このnoteの軸テーマとなっている「生まれの偶然性」。

ダルビッシュ有さんが、自分はたまたま身体に恵まれ、速い球が投げられて、スライダーがうまく投げれた、などという話をしていた。

その前提には、野球というスポーツが社会に存在し、それに携わる人が沢山いて、それに子供の頃に触れて、うまく軌道に取れた、そういう偶然的なことがたくさんあった、と。

それに気づいたダルビッシュさんは、価値があると思いこんでいた自分というものが崩壊した、という。そんな凄い存在ではない、たまたまだった、自分の力ではない、と謙遜する。

多くの人は、このダルビッシュさんの発言に対して、人間力が凄い!とか、謙虚だ!みたいなことを思うだろう。

ただ、私は、それは謙虚でもなんでもなく事実だと思う。

もちろん、様々なもがき苦しみがあったとは思うし、自由意志でそれらを乗り越えてきた、というような見方もある。

ただ、やはり、なぜ私はわたしなのか?という神秘。
ガッツで乗り越えるのも、妥協するのも、その原因は生まれにあるように思える。もちろん、決定論ではない。ただ、実存的に内省すれば、この謎、神秘にたどり着いてしまう。
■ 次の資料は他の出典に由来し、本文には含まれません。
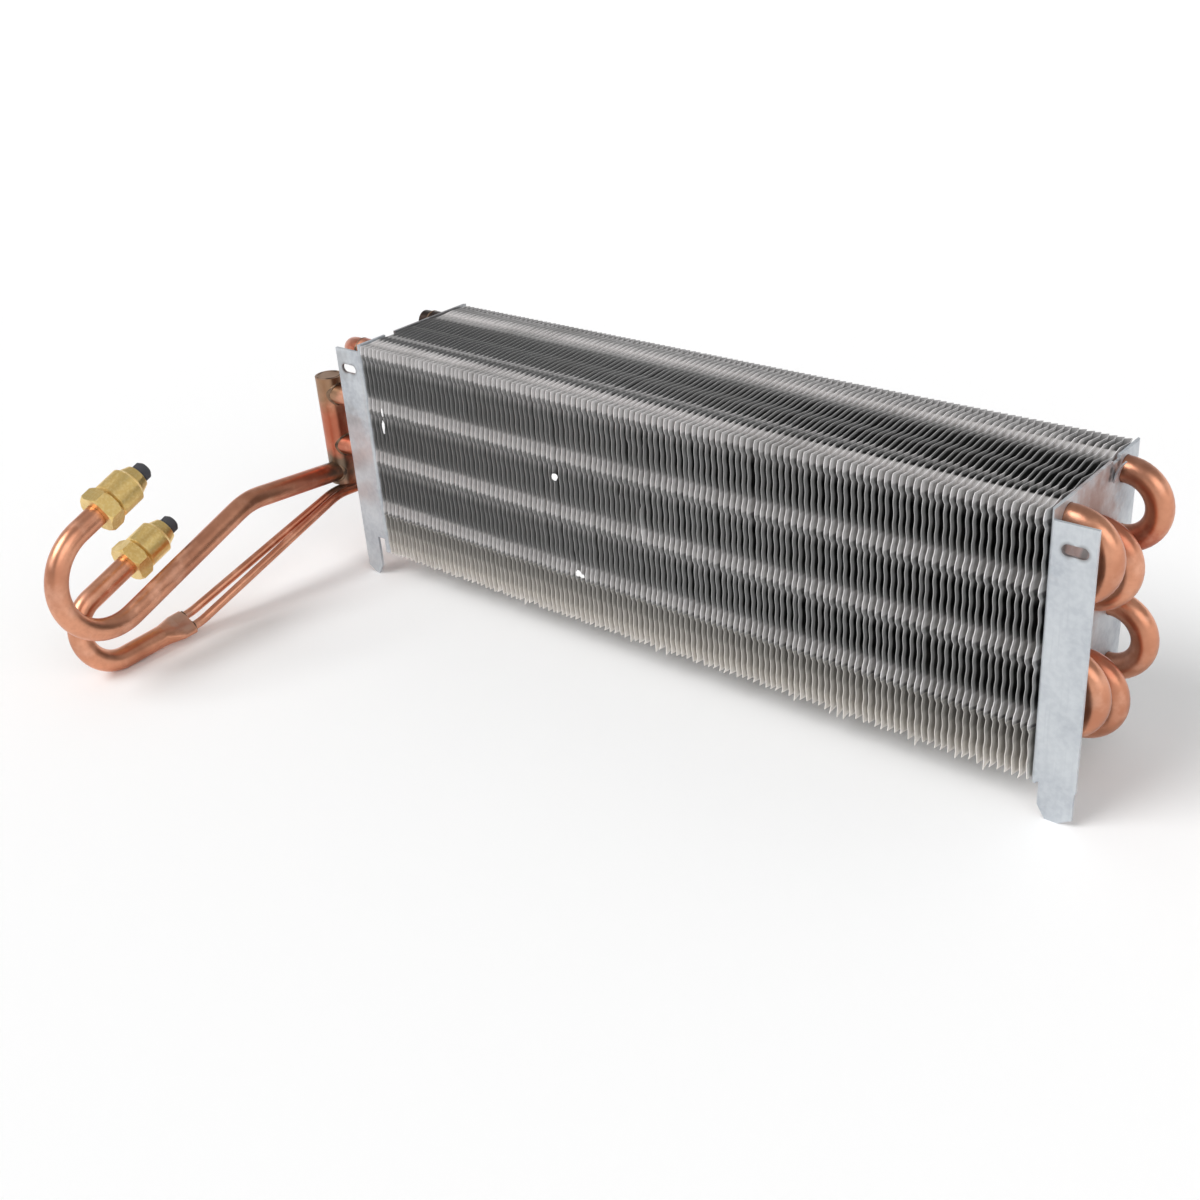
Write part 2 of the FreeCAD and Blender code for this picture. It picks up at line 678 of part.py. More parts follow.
def suction_line():
    """From the header forward and down, then up and back over itself to its fitting."""
    body = new_body("suction_line")
    route = SUCTION_ROUTE + [("suction_run_c + nut_length + socket_depth", None, None)]
    bent_tube(body, route, "line_wall")
    x = f"{HEADER_X} + suction_bite*sin(suction_swing_angle)"
    y = f"{tube_y(1)} - suction_bite*cos(suction_swing_angle)"
    z = f"{BOTTOM} + suction_rise + suction_bite*tan(suction_slope_angle)"
    place(body, x, y, z, "suction_swing_angle - 90", "-suction_slope_angle")
    return body


def liquid_line():
    """A hook of pipe: one end flattened for the distributor tubes, the other in its fitting."""
    body = new_body("liquid_line")
    route = LIQUID_ROUTE + [("liquid_run_b + nut_length + socket_depth", None, None)]
    bent_tube(body, route, "line_wall")
    outer = ("tube_diameter", "crimp_width", "crimp_height")
    inner = ("tube_diameter - 2*line_wall", "crimp_width - 2*crimp_wall", "crimp_height - 2*crimp_wall")
    for kind, (bore, width, height) in (("Additive", outer), ("Subtractive", inner)):
        before = solid_volume(body)
        round_end = new_sketch(body, "YZ_Plane", f"round_{kind}", turn="-crimp_angle")
        draw_circle(round_end, "0", "0", f"({bore})/2")
        flat_end = new_sketch(body, "YZ_Plane", f"flat_{kind}", offset="-crimp_taper", turn="-crimp_angle")
        draw_oval(flat_end, width, height)
        doc.recompute()
        loft = new_feature(body, f"{kind}Loft", f"taper_{kind}")
        loft.Profile = round_end
        loft.Sections = [flat_end]
        body.Tip = loft
        if kind == "Additive":
            pad(body, flat_end, "crimp_length", "flat_outside", reverse=True)
        else:
            require_smaller(body, before)
            pocket(body, flat_end, "crimp_length", "flat_inside")
    flattened = "(crimp_length + crimp_taper)"
    x = f"{LEFT} - liquid_offset"
    y = f"-liquid_tip - {flattened}*cos(liquid_slope_angle)"
    z = f"{BOTTOM} + liquid_rise - {flattened}*sin(liquid_slope_angle)"
    place(body, x, y, z, -90, "liquid_slope_angle", "liquid_tilt_angle")
    return body


def place_on_line(item, line, route, last_run, along):
    """Puts an item on the axis of a line, some way past the end of its last free run."""
    x, z, heading = route_end(route + [(last_run, None, None)])
    x = f"{x} + ({along})*cos({heading})"
    z = f"{z} + ({along})*sin({heading})"
    local = f"placement(vector({x}; 0; {z}); rotation(0; -({heading}); 0))"
    item.setExpression("Placement", f"{line.Name}.Placement * {bound(local)}")


def union_nut(name):
    """A hexagon with its corners cut back at both ends."""
    body = new_body(name)
    section = new_sketch(body, "YZ_Plane", "section")
    corner = "nut_across/2/cos(30)"
    draw_outline(section, [(f"{corner}*cos({60 * k})", f"{corner}*sin({60 * k})") for k in range(6)])
    draw_circle(section, "0", "0", f"{TUBE_RADIUS} + fitting_clearance")
    pad(body, section, "nut_length", "hexagon")
    before = solid_volume(body)
    corners = new_sketch(body, "XZ_Plane", "corners")
    rim = f"(2*{corner} - nut_corner)"
    draw_outline(corners, [("0", "nut_corner"), ("2*nut_slope", rim), ("0", rim)])
    draw_outline(corners, [
        ("nut_length", "nut_corner"),
        ("nut_length", rim),
        ("nut_length - 2*nut_slope", rim),
    ])
    revolve(body, corners, "corner_cuts", "Groove")
    require_smaller(body, before)
    return body


def coupling(name):
    """A turned body that holds the line's end, with a tapered nose toward the dust cap."""
    body = new_body(name)
    half = new_sketch(body, "XZ_Plane", "half_section")
    wide = "coupling_diameter/2"
    neck = "coupling_length"
    tip = "coupling_length + coupling_taper"
    draw_outline(half, [
        ("0", f"{TUBE_RADIUS} + fitting_clearance"),
        ("0", f"{wide} - coupling_round"),
        ("coupling_round", wide),
        (f"{neck} - coupling_round", wide),
        (neck, f"{wide} - coupling_round"),
        (tip, "nose_diameter/2"),
        (tip, "nose_bore/2"),
        ("socket_depth + seat_gap", "nose_bore/2"),
        ("socket_depth + seat_gap", f"{TUBE_RADIUS} + fitting_clearance"),
    ])
    revolve(body, half, "turned")
    return body


def dust_cap(name):
    """A plug: its stem sits in the nose bore and its head on the nose's end."""
    body = new_body(name)
    half = new_sketch(body, "XZ_Plane", "half_section")
    stem = "nose_bore/2 - cap_clearance"
    head = "cap_diameter/2"
    draw_outline(half, [
        ("-cap_stem", "0"),
        ("-cap_stem", stem),
        ("0", stem),
        ("0", head),
        ("cap_length - cap_chamfer", head),
        ("cap_length", f"{head} - cap_chamfer"),
        ("cap_length", "0"),
    ])
    revolve(body, half, "plug")
    return body


def fittings(prefix, line, route, last_run):
    """The nut, coupling and dust cap at the end of a line, each seated on the one before."""
    place_on_line(union_nut(f"{prefix}_union_nut"), line, route, last_run, "0")
    place_on_line(coupling(f"{prefix}_coupling"), line, route, last_run, "nut_length")
    cap_start = "nut_length + coupling_length + coupling_taper"
    place_on_line(dust_cap(f"{prefix}_dust_cap"), line, route, last_run, cap_start)


def rounded_path(points, radii):
    """Straight runs through the points, with a tangent arc at each inner point."""
    edges = []
    start = points[0]
    for before, corner, after, radius in zip(points, points[1:], points[2:], radii):
        back = (before - corner).normalize()
        ahead = (after - corner).normalize()
        half_turn = (math.pi - back.getAngle(ahead)) / 2
        cut = radius * math.tan(half_turn)
        middle = (back + ahead).normalize()
        centre = corner + middle * (radius / math.cos(half_turn))
        enter = corner + back * cut
        leave = corner + ahead * cut
        edges.append(Part.LineSegment(start, enter).toShape())
        edges.append(Part.Arc(enter, centre - middle * radius, leave).toShape())
        start = leave
    edges.append(Part.LineSegment(start, points[-1]).toShape())
    return Part.Wire(edges)


def distributor_tube(name, points, radii):
    """A thin tube swept along a route of runs and arcs in space."""
    path = rounded_path(points, radii)
    heading = points[1] - points[0]
    solids = []
    for radius in (number("thin_diameter/2"), number("thin_diameter/2 - thin_wall")):
        circle = Part.Wire(Part.Circle(points[0], heading, radius).toShape())
        solids.append(path.makePipeShell([circle], True, False))
    tube = doc.addObject("Part::Feature", name)
    tube.Label = name
    tube.Shape = solids[0].cut(solids[1])
    tube.Placement = Placement()
    sub_parts.append(tube)
    section = math.pi * (number("thin_diameter/2") ** 2 - number("thin_diameter/2 - thin_wall") ** 2)
    if abs(tube.Shape.Volume / (section * path.Length) - 1) > 0.01:
        raise ValueError(f"{name} is not a sound sweep")


def distributor_tubes(line):
    """From the flattened end of the line, under the header, to the back column's reducers."""
    doc.recompute()
    frame = line.Placement
    crimp = frame.multVec(Vector(-number("crimp_length + crimp_taper"), 0, 0))
    outward = frame.Rotation.multVec(Vector(-1, 0, 0))
    turned = math.radians(number("crimp_angle"))
    side = frame.Rotation.multVec(Vector(0, math.cos(turned), -math.sin(turned))) * number("thin_spread/2")
    insert = outward * number("thin_insert")
    lead = outward * number("thin_lead")
    under = number(f"{BOTTOM} + header_bottom - thin_under - thin_diameter/2")
    front = number(f"{tube_y(1)} - header_diameter/2 - thin_diameter")
    back = number(tube_y(COLUMNS))
    cup = number(f"{LEFT} - {CUP_BOTTOM} - seat_gap")
    gentle = number("thin_gentle_bend")

    x = number(f"{HEADER_X} + thin_inset")
    rise = number(f"{BOTTOM} + {tube_rise(COLUMNS, 1)}")
    entry = cup - number("closed_entry")
    run = rise - number("thin_drop")
    distributor_tube("distributor_tube_upper", [
        crimp - side - insert,
        crimp - side + lead,
        Vector(x, front, under),
        Vector(x, back, under),
        Vector(x, back, run),
        Vector(entry, back, run),
        Vector(entry, back, rise - number("thin_bite")),
    ], [gentle, gentle, number("thin_riser_bend"), number("thin_top_bend"), number("thin_entry_bend")])

    x = number(f"{HEADER_X} + thin_inset + thin_gap")
    rise = number(f"{BOTTOM} + {tube_rise(COLUMNS, ROWS)}")
    mouth = cup - number("reducer_body + reducer_taper + reducer_nose - thin_insert")
    distributor_tube("distributor_tube_lower", [
        crimp + side - insert,
        crimp + side + lead,
        Vector(x, front, under),
        Vector(x, back, rise),
        Vector(mouth, back, rise),
    ], [gentle, gentle, number("thin_low_bend")])


def build():
    fill_sheet()
    fin_pack()
    inner_edge = "(flange_depth - left_tab_width)"
    left = end_plate("left_end_plate", False, inner_edge, "flange_depth", "left_shoulder")
    place(left, LEFT, FIN_DEPTH, BOTTOM, 180)
    outer_edge = "(right_tab_start + right_tab_width)"
    right = end_plate("right_end_plate", True, "right_tab_start", outer_edge, "right_shoulder")
    place(right, RIGHT, 0, BOTTOM)
    for column in range(1, COLUMNS + 1):
        past_plate = "front_bend_start" if column == 1 else "bend_start"
        hairpin(column, 2, past_plate)
        hairpin(column, 4, past_plate)
    return_bend(1, 1, 1)
    return_bend(2, 2, 2)
    return_bend(1, 4, 4)
    return_bend(2, 3, 3)
    outlet_stub(2)
    outlet_stub(3)
    closed_reducer(1)
    tapered_reducer(ROWS)
    suction_header()
    header_plug("header_plug_top", "header_top - plug_thickness")
    header_plug("header_plug_bottom", "header_bottom")
    fittings("suction", suction_line(), SUCTION_ROUTE, "suction_run_c")
    liquid = liquid_line()
    fittings("liquid", liquid, LIQUID_ROUTE, "liquid_run_b")
    distributor_tubes(liquid)
    doc.recompute()


def check():
    """Stops before anything is written if an object of the document failed."""
    for item in doc.Objects:
        if "Invalid" in item.State or "Error" in item.State:
            raise ValueError(f"{item.Label} failed: {item.State}")
    for part in sub_parts:
        if part.Shape.isNull() or not part.Shape.isValid():
            raise ValueError(f"{part.Label} has no sound shape")


def export():
    os.makedirs("parts", exist_ok=True)
    for part in sub_parts:
        part.Shape.exportStep(f"parts/{part.Label}.step")
        print(f"{part.Label}: {len(part.Shape.Solids)} solid(s), {part.Shape.Volume:.0f} mm3")


build()
check()
export()
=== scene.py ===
import math
import random

import bpy
from bpy.props import FloatProperty, FloatVectorProperty, IntProperty, PointerProperty
from mathutils import Matrix, Vector


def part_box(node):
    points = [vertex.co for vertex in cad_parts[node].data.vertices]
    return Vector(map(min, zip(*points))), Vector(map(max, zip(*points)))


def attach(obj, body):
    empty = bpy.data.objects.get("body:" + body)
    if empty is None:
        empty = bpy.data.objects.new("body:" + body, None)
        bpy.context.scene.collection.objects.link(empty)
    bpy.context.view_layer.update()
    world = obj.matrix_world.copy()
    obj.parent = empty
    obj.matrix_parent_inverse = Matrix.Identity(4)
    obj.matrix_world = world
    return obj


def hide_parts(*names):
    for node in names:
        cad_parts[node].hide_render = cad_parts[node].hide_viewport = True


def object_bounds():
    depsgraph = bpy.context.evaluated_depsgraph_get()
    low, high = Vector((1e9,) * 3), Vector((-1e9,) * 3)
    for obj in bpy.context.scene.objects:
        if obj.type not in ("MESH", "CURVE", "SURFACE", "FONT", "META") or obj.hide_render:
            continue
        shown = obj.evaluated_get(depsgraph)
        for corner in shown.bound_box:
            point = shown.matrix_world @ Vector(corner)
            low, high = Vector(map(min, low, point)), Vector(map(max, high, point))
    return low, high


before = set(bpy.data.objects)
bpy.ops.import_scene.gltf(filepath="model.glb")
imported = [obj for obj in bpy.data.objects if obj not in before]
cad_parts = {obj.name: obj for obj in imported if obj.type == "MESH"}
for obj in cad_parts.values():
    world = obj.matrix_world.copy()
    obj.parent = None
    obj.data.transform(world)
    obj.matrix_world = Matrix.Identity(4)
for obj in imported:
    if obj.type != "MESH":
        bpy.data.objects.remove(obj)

bl_info = {
    "name": "Evaporator Core",
    "version": (1, 0, 0),
    "blender": (4, 5, 0),
    "location": "View3D > Sidebar > Evaporator",
    "description": "Dresses a packed evaporator core: rippled fins, brazed joints, finishes and a stage",
    "category": "Object",
}

MM = 0.001
CAD_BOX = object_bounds()
FINS_LOW, FINS_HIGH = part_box("fins")
FLOOR_Z = CAD_BOX[0].z
FIN_GAUGE = 0.25 * MM
ROWS = 4
COLUMNS = 3
ROW_PITCH = 25.4 * MM
COLUMN_PITCH = 22 * MM
COLUMN_Y = [COLUMN_PITCH * (n + 0.5) for n in range(COLUMNS)]
# Height of the foot of the pack, dust-tinted and with its own painted light bands, which ends where the
# first row pitch of painted bands begins.
BAND_RISE = 20.0 * MM
CUP_MOUTH_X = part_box("hairpin_1_1_2")[0].x
# Upper end of every phase that is drawn: about a full turn.
FULL_TURN = 6.28


def tube_z(column, row):
    """Height of a tube's axis: the middle column sits half a pitch lower."""
    share = 0.75 if column == 1 else 0.25
    return FINS_LOW.z + ROW_PITCH * (ROWS - row - share)


# Joints, in millimetres: centre, axis, radius of the tube in it, thickness of its fillet.
TUBE_RADIUS = 4.76
PLUG_RADIUS = 5.1
THIN_RADIUS = 2.0
HEADER_RADIUS = 6.35
CUP_FILLET = 0.42
HEADER_PLUGS = (
    ((-198.4, 11.0, -11.7), (0, 0, 1), PLUG_RADIUS, 0.35),
    ((-198.4, 11.0, -64.5), (0, 0, -1), PLUG_RADIUS, 0.35),
)
HEADER_SIDES = (
    ((-192.05, 11.0, -19.75), (1, 0, 0), TUBE_RADIUS, 0.50),
    ((-192.05, 11.0, -45.15), (1, 0, 0), TUBE_RADIUS, 0.50),
    ((-197.9, 4.72, -58.1), (0.0778, -0.989, 0.1253), TUBE_RADIUS, 0.50),
)
CRIMP_AXIS = (0.0, 0.9989, 0.0471)
THIN_JOINTS = (
    ((-201.55, -87.9, -94.66), CRIMP_AXIS, THIN_RADIUS, 0.35),
    ((-195.25, -87.9, -97.70), CRIMP_AXIS, THIN_RADIUS, 0.35),
    ((-185.2, 55.0, -70.55), (-1, 0, 0), THIN_RADIUS, 0.35),
    ((-172.5, 55.0, 0.85), (0, 0, -1), THIN_RADIUS, 0.40),
)
# The flattened end of the liquid line, in millimetres: its mouth, its long side, and its pool of
# alloy with width, height and bulge.
CRIMP = (-198.4, -88.6, -96.2)
CRIMP_LONG = (0.9003, 0.0205, -0.4347)
CRIMP_POOL = (12.8, 4.9, 1.0)
# Flecks on the front face, in millimetres: centre, half sizes.
FLECKS = (
    ((-48.7, -0.3, -24.7), (1.7, 0.6, 1.6)),
    ((-40.0, -0.3, -66.3), (1.6, 0.6, 1.5)),
    ((-38.3, -0.3, -66.9), (1.5, 0.5, 0.9)),
    ((-150.4, -0.4, -24.0), (0.8, 0.5, 3.5)),
    ((-150.0, -0.3, -17.0), (0.4, 0.4, 2.2)),
)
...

多くの人がこのような境地にたどり着けば世界は寛容で、誰もが生きやすくなるだろう。

アメリカなどでは、そのへんは一般的にも理解されている。テニスの大会などでの優勝スピーチは必ず、大会の観客、主催者、ボールボーイ、スポンサーに感謝をする。自分が成功者としてポジショニングできるのは、様々な支えがあってこそ、なのだ。

マイケル・サンデルの『運も実力のうち?』が評価されているように、今後もこういう考え方が加速することは良いことだ。